Starring Clifford Evans, Edward de Souza, Noel Willman, Jennifer Daniel, Barry Warren
Directed by Don Sharp
(actor & director credits courtesy IMDB.com)
A honeymooning couple, after being stranded in a small village, welcome the dinner invitation of a doctor from a nearby castle, unaware that he's the head of a cult of vampires.

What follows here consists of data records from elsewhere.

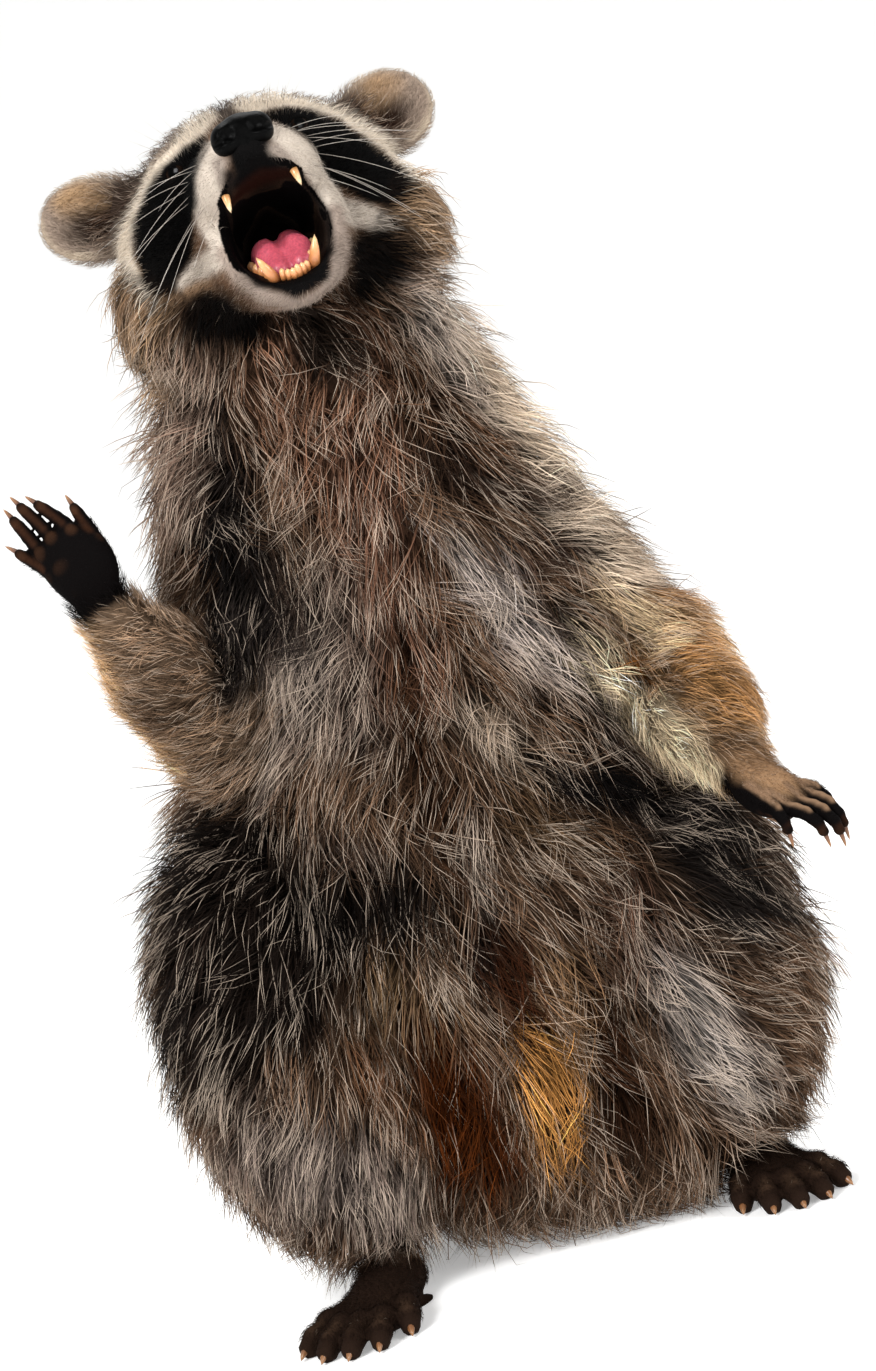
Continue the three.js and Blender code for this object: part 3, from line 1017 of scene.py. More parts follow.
@dataclass(frozen=True)
class ToothRow:
    """The teeth of one jaw: the front teeth, the canines beside them and the cheek teeth.

    Attributes:
        name: The piece's name.
        frame: The jaw's frame.
        front: How far ahead the front teeth stand.
        half: Half the width between the canines.
        back: How far ahead the last cheek tooth stands.
        level: The gum's height.
        edge: 1 where the teeth point up, -1 where they point down.
        canine: How far the canines stand past the gum's level.
        flare: How far the canines' tips lean out.
        incisor: How far the front teeth stand past it. Under 0 they stay in the gum.
        cheek: The same for the cheek teeth.
        thick: The canines' radius.
    """

    CANINE = 0.25  # the canines' share of the row
    CURVE = 7  # how far behind the front teeth the canines stand
    SPREAD = 6  # how much further out the last cheek teeth stand than the canines

    name: str
    frame: Frame
    front: float
    half: float
    back: float
    level: float
    edge: int
    canine: float
    flare: float
    incisor: float
    cheek: float
    thick: float

    def _arch(self, share: float) -> tuple[float, float]:
        """A place along the row.

        Args:
            share: 0 at the front, 1 at the last cheek tooth.

        Returns:
            How far ahead it is, and half the row's width.
        """
        turn, side, rest = min(share / self.CANINE, 1), max(share - self.CANINE, 0), 1 - self.CANINE
        forward = self.front - self.CURVE * turn**2 - (self.front - self.CURVE - self.back) * side / rest
        return forward, self.half * turn + self.SPREAD * side / rest

    def teeth(self) -> tuple[Array, Array]:
        """The teeth, from inside the gum to their tips.

        Returns:
            Their middle lines and radii.
        """
        rings = 6
        share = np.linspace(0, 1, rings + 1)
        paths, radii = [], []

        def tooth(place: Place, tip: Place, radius: float, blunt: float) -> None:
            """Adds one tooth.

            Args:
                place: Its root.
                tip: Its tip.
                radius: Its radius.
                blunt: How late it tapers.
            """
            root, point = self.frame.at(place), self.frame.at(tip)
            bow = self.frame.direction((-0.12, 0, 0)) * np.linalg.norm(point - root)
            paths.append(root + np.outer(share, point - root) + np.outer(4 * share * (1 - share), -bow))
            radii.append(radius * (1 - share[:-1] ** blunt) ** 0.75 + 0.1)

        low = self.level - self.edge * 2
        for hand in (-1, 1):
            canine_f, canine_w = self._arch(self.CANINE)
            top = self.level + self.edge * self.canine
            tip = (canine_f + 2, hand * (canine_w + self.flare), top)
            tooth((canine_f + 1, hand * canine_w, low), tip, self.thick, 2)
            for k in range(3):
                f, w = self._arch(self.CANINE * (k + 0.5) / 3.4)
                top = self.level + self.edge * (self.incisor + 0.5 * math.sin(5 * k + hand))
                deep = low + self.edge * min(self.incisor, 0)
                tip = (f + 1, hand * w * 0.9 + 0.3 * math.sin(7 * k), top)
                tooth((f, hand * w * 0.86, deep), tip, 1.4, 5)
            for k in range(4):
                f, w = self._arch(0.42 + 0.18 * k)
                top = self.level + self.edge * self.cheek
                tooth((f, hand * w, low), (f, hand * w, top), 2.6, 3)
        return np.array(paths), np.array(radii)


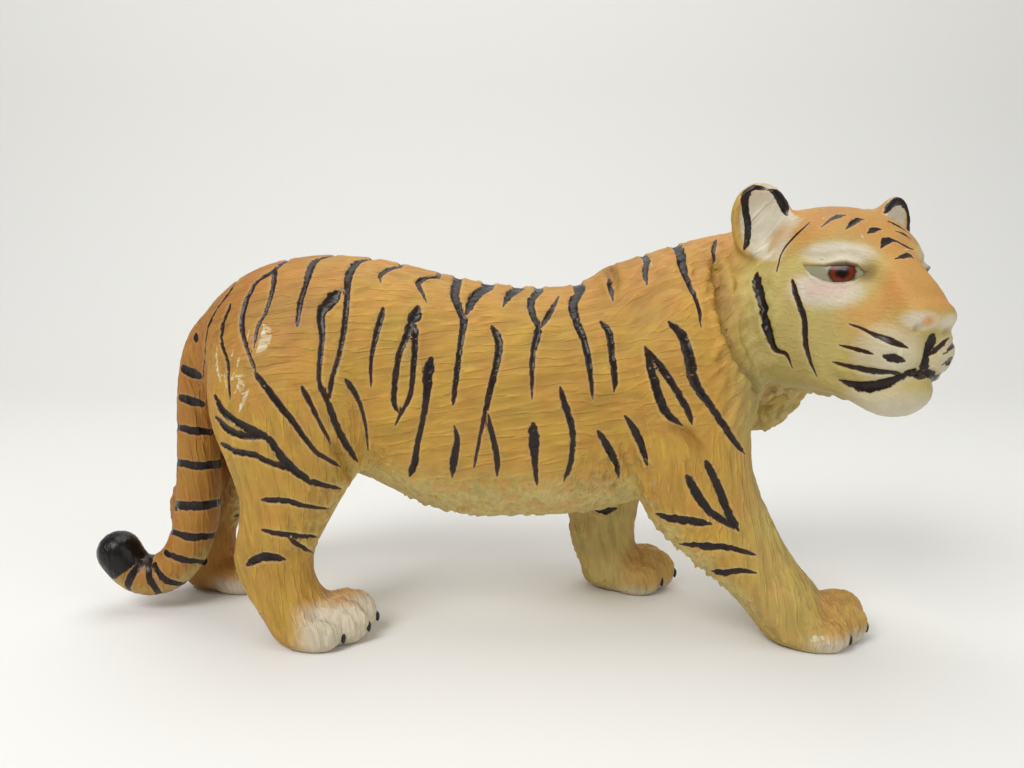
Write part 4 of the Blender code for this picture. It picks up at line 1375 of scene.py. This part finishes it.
    brown = add(
        tree, "ShaderNodeMath", {0: browner.outputs["Value"], 1: bare_of_tip.outputs["Result"]},
        operation="MULTIPLY",
    )
    black = add(tree, "ShaderNodeMix", {0: brown.outputs["Value"]},
                {6: (*colours.stripe, 1), 7: (*colours.thin_stripe, 1)}, data_type="RGBA")
    finished = add(
        tree, "ShaderNodeMix", {0: stripe, 6: rimmed.outputs[2], 7: black.outputs[2]},
        data_type="RGBA",
    )
    tree.links.new(finished.outputs[2], shader.inputs["Base Color"])
    satin = add(
        tree, "ShaderNodeMapRange", {"Value": patches.outputs[0]},
        {1: 0.3, 2: 0.7, 3: 0.5, 4: 0.64},
    )
    gloss = add(tree, "ShaderNodeMix", {0: stripe, 2: satin.outputs["Result"]}, {3: 0.30})
    tree.links.new(gloss.outputs[0], shader.inputs["Roughness"])
    grain = add(tree, "ShaderNodeTexNoise", {"Vector": place}, {"Scale": 3200.0, "Detail": 2.0})
    fine = add(tree, "ShaderNodeMath", {0: grain.outputs[0]}, {1: 0.25}, operation="MULTIPLY")
    rough = add(
        tree, "ShaderNodeMath", {0: hairs.outputs["Value"], 1: fine.outputs["Value"]},
        operation="ADD",
    )
    filled = add(tree, "ShaderNodeMapRange", {"Value": stripe}, {3: 1.0, 4: 0.3})
    level = add(
        tree, "ShaderNodeMath", {0: rough.outputs["Value"], 1: filled.outputs["Result"]},
        operation="MULTIPLY",
    )
    bump = add(
        tree, "ShaderNodeBump", {"Height": level.outputs["Value"]},
        {"Strength": 0.8, "Distance": 0.2 * MM},
    )
    tree.links.new(bump.outputs["Normal"], shader.inputs["Normal"])
    return material


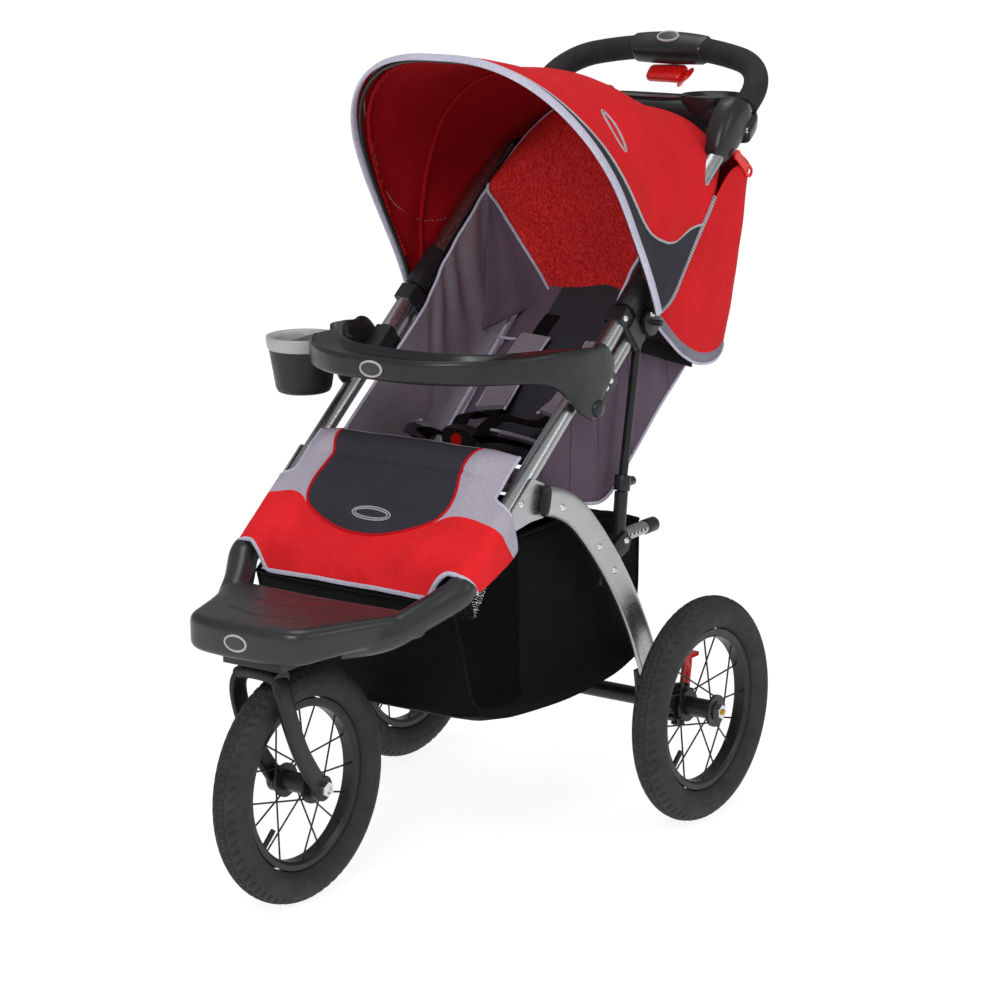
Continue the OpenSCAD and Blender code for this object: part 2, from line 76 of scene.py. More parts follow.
def from_hinge(x, r, degrees):
    """A point at a distance and angle from the fold pin; 0 degrees is level to the rear."""
    a = math.radians(degrees)
    return Vector((x, HINGE[0] + r * math.cos(a), HINGE[1] + r * math.sin(a)))


def curve_through(points):
    """A function of x through (x, y) pairs, eased with smooth slopes."""
    xs = [p[0] for p in points]
    ys = [p[1] for p in points]
    slopes = []
    for i in range(len(points)):
        a = max(i - 1, 0)
        b = min(i + 1, len(points) - 1)
        slopes.append((ys[b] - ys[a]) / (xs[b] - xs[a]))

    def value(x):
        x = min(max(x, xs[0]), xs[-1])
        i = max(k for k in range(len(xs) - 1) if xs[k] <= x)
        w = xs[i + 1] - xs[i]
        t = (x - xs[i]) / w
        t2, t3 = t * t, t * t * t
        start = (2 * t3 - 3 * t2 + 1) * ys[i] + (t3 - 2 * t2 + t) * w * slopes[i]
        end = (3 * t2 - 2 * t3) * ys[i + 1] + (t3 - t2) * w * slopes[i + 1]
        return start + end

    return value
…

With sumptuous color photography and costuming, a good cast, and a driving pace from director Sharp, this is a fine vampire film from Hammer, set apart from their Dracula pictures, although with a similar look and feel. For example, James Bernard doesn't repeat any material from his Dracula scores, and incorporates a macabre piano piece into his main title that becomes a key musical interlude in the film. However, the themes still build maniacally to loud crescendoes in the same unsettling effect we've come to know from the composer. Set in a similar Bavarian Germanic locale as to a number of Hammer films, the art direction again features beautiful scenery belying the evil its innocent characters will soon encounter. Evans, the movie's vampire hunter, is not a copy of Peter Cushing's Van Helsing, but brings to life an oft-drunk if still determined man with a personal connection to one of Willman's victims. Willman is a fascinating vampire, wielding a haughty air, not about to hide his superiority complex in public company, even as he lures his victims. The highlight of the film may be a masquerade ball, perhaps influenced by Roger Vadim's earlier film Blood And Roses, with the men all outfitted in gruesome masks, as part of a plot to abduct Daniel from de Souza. Even more famous is the picture's ending, utilizing a rejected finale from Hammer's Brides Of Dracula, which despite the limitations of the special effects is remarkably choreographed and comes off very well.